»»

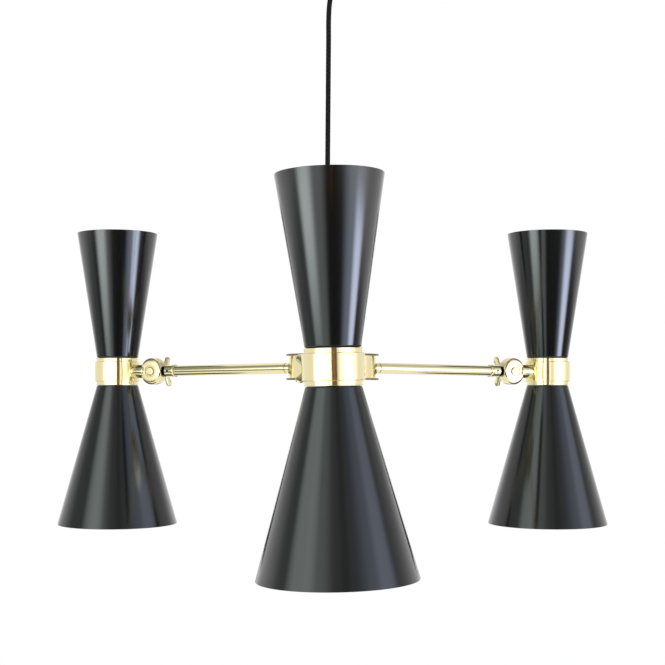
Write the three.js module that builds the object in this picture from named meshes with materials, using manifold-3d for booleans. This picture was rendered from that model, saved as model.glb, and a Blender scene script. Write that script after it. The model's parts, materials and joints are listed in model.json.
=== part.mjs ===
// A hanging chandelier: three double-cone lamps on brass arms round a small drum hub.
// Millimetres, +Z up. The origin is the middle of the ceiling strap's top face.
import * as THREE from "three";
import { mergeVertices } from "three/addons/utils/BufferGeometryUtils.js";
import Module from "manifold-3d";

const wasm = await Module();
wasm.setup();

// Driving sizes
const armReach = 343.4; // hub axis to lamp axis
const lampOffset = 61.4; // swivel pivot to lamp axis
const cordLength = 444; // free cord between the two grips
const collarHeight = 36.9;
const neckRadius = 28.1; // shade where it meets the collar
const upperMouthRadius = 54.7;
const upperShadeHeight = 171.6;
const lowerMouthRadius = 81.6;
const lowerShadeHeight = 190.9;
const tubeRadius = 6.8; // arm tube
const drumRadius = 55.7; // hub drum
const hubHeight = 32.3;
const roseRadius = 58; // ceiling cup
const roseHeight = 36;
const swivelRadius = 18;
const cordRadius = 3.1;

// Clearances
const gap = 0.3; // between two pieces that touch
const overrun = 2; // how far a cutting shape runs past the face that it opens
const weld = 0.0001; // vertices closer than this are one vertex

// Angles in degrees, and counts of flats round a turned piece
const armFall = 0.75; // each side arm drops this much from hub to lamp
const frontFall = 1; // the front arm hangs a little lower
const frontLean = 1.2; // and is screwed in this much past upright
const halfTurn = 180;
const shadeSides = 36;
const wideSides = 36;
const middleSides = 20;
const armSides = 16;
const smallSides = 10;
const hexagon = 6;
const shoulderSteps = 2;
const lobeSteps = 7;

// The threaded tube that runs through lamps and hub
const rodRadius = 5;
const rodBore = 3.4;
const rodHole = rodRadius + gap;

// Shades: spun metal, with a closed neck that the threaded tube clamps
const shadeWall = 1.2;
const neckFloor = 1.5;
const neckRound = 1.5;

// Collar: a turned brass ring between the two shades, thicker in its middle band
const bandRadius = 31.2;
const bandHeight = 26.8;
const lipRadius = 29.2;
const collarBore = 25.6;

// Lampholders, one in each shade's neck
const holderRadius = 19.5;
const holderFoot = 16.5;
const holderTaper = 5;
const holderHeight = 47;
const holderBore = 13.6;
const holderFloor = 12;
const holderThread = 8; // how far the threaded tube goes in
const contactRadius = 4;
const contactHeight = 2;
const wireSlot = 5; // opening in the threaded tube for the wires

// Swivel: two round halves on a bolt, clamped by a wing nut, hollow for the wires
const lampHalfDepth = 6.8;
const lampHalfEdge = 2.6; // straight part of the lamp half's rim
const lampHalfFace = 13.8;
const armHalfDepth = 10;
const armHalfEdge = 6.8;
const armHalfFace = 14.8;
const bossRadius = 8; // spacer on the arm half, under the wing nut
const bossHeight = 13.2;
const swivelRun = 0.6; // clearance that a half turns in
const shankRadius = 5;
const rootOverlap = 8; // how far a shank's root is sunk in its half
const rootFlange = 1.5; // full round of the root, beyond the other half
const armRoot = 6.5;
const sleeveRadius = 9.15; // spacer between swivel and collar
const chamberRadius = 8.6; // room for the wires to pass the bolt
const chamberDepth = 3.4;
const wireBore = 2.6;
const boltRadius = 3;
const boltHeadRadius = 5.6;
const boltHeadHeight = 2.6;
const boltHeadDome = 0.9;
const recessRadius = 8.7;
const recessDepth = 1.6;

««

Reproduce only the lines from the top of the material through the one bearing "const weld = 0.0001;", each exactly as it stands.

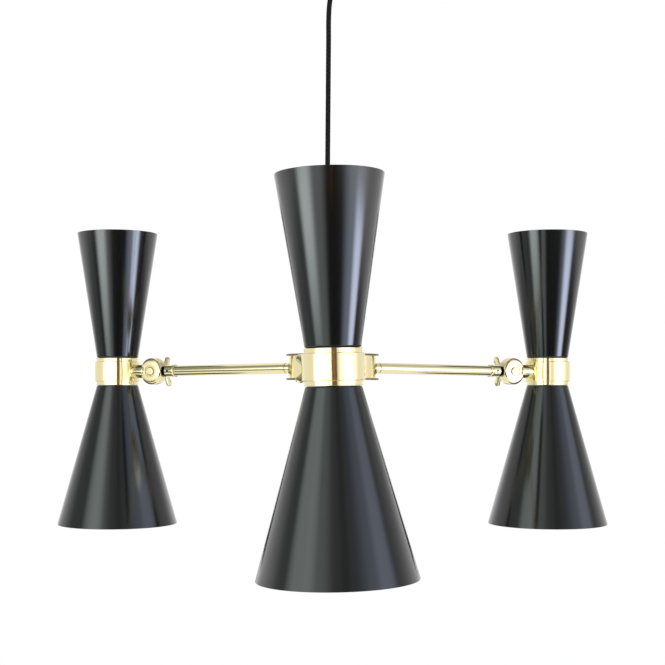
Write the three.js module that builds the object in this picture from named meshes with materials, using manifold-3d for booleans. This picture was rendered from that model, saved as model.glb, and a Blender scene script. Write that script after it. The model's parts, materials and joints are listed in model.json.
=== part.mjs ===
// A hanging chandelier: three double-cone lamps on brass arms round a small drum hub.
// Millimetres, +Z up. The origin is the middle of the ceiling strap's top face.
import * as THREE from "three";
import { mergeVertices } from "three/addons/utils/BufferGeometryUtils.js";
import Module from "manifold-3d";

const wasm = await Module();
wasm.setup();

// Driving sizes
const armReach = 343.4; // hub axis to lamp axis
const lampOffset = 61.4; // swivel pivot to lamp axis
const cordLength = 444; // free cord between the two grips
const collarHeight = 36.9;
const neckRadius = 28.1; // shade where it meets the collar
const upperMouthRadius = 54.7;
const upperShadeHeight = 171.6;
const lowerMouthRadius = 81.6;
const lowerShadeHeight = 190.9;
const tubeRadius = 6.8; // arm tube
const drumRadius = 55.7; // hub drum
const hubHeight = 32.3;
const roseRadius = 58; // ceiling cup
const roseHeight = 36;
const swivelRadius = 18;
const cordRadius = 3.1;

// Clearances
const gap = 0.3; // between two pieces that touch
const overrun = 2; // how far a cutting shape runs past the face that it opens
const weld = 0.0001; // vertices closer than this are one vertex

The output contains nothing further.